- **Task requirements**
Identify each line below containing the string "replaced" and copy it.

━━━━━━━━━━━━━━━━━━━━━━━━━━━━━━

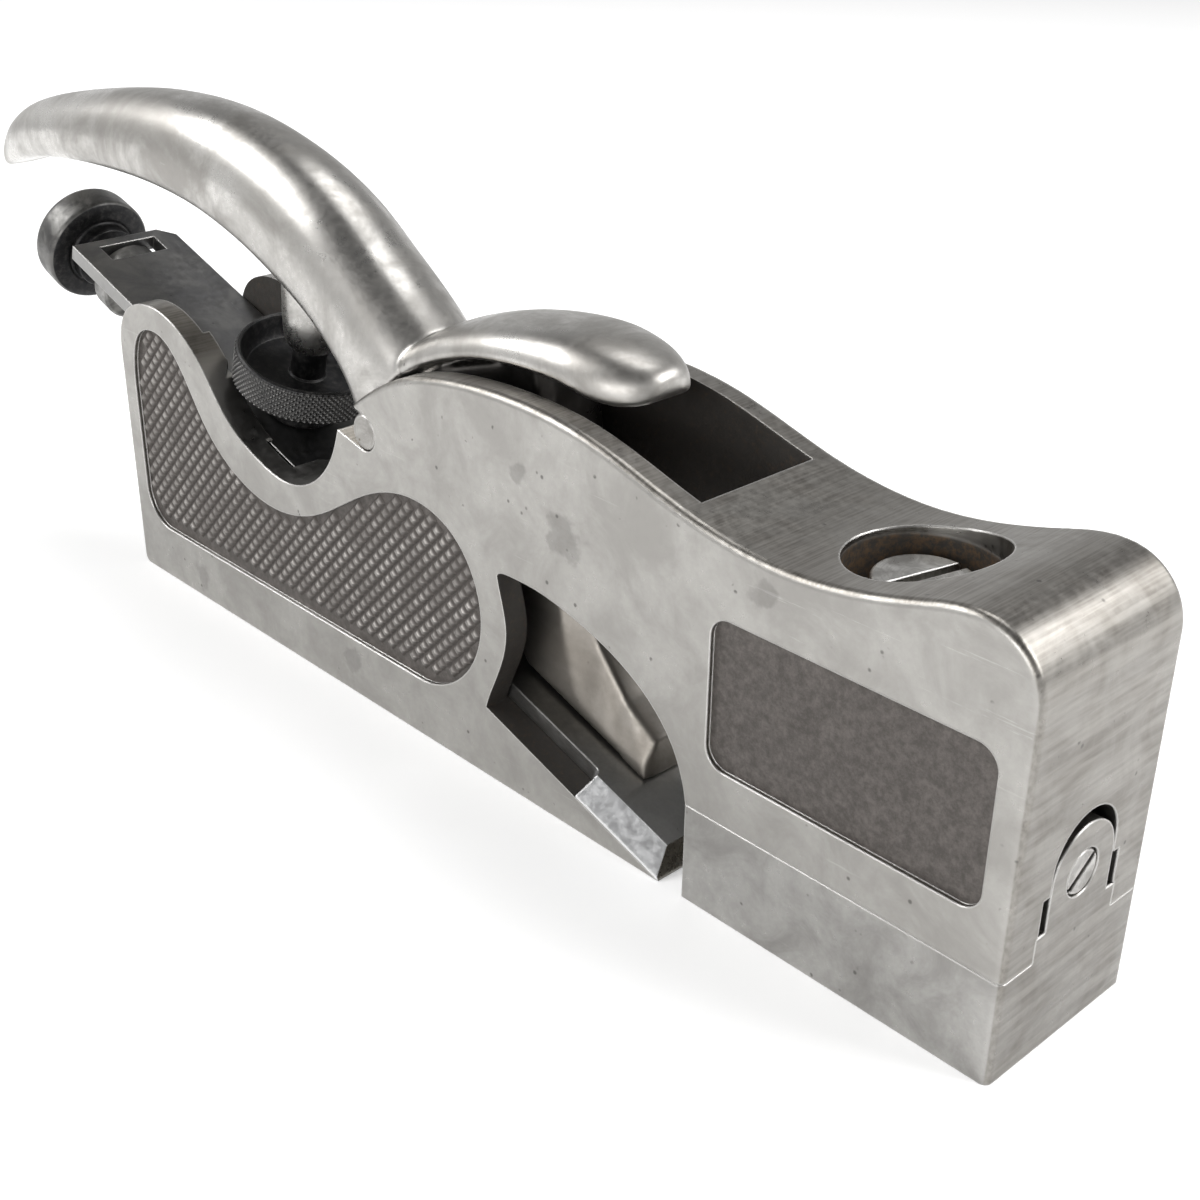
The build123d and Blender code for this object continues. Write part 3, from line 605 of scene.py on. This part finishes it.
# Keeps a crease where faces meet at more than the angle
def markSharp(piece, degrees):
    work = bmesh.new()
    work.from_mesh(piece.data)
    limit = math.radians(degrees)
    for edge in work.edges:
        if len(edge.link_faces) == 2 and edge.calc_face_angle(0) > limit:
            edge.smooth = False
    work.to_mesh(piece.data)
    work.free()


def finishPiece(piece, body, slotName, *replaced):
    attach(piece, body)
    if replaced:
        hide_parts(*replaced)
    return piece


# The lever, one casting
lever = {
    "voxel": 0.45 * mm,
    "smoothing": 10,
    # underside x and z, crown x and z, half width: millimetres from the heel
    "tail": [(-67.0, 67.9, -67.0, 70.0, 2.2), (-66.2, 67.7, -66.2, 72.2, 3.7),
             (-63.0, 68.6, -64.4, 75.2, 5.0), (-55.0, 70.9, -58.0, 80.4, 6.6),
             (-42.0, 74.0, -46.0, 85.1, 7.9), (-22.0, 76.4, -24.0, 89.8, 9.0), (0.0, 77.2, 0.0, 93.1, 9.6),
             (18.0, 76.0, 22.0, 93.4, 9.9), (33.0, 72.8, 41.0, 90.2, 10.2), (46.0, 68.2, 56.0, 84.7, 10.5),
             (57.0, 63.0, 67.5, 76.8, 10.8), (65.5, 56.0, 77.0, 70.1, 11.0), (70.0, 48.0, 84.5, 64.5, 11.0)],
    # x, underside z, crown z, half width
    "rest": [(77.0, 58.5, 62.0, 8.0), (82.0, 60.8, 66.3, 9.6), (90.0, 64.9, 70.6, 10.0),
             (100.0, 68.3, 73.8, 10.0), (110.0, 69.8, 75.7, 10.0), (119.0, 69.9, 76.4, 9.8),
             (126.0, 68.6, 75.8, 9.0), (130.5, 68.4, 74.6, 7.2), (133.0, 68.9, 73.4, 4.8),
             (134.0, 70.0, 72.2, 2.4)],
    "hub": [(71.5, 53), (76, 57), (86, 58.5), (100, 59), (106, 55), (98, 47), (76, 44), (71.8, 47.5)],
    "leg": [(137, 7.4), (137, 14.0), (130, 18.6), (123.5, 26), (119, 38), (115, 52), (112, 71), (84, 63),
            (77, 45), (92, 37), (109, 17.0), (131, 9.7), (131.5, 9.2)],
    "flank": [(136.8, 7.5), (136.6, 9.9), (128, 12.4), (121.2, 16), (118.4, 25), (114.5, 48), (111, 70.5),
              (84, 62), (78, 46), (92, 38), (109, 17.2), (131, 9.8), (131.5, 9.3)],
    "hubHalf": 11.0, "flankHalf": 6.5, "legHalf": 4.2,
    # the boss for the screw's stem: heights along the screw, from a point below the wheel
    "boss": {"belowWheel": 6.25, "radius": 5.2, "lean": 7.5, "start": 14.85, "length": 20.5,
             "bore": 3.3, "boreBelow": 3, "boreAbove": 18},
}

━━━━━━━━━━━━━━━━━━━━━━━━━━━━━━

- **Exercise solution**
def finishPiece(piece, body, slotName, *replaced):
    if replaced:
        hide_parts(*replaced)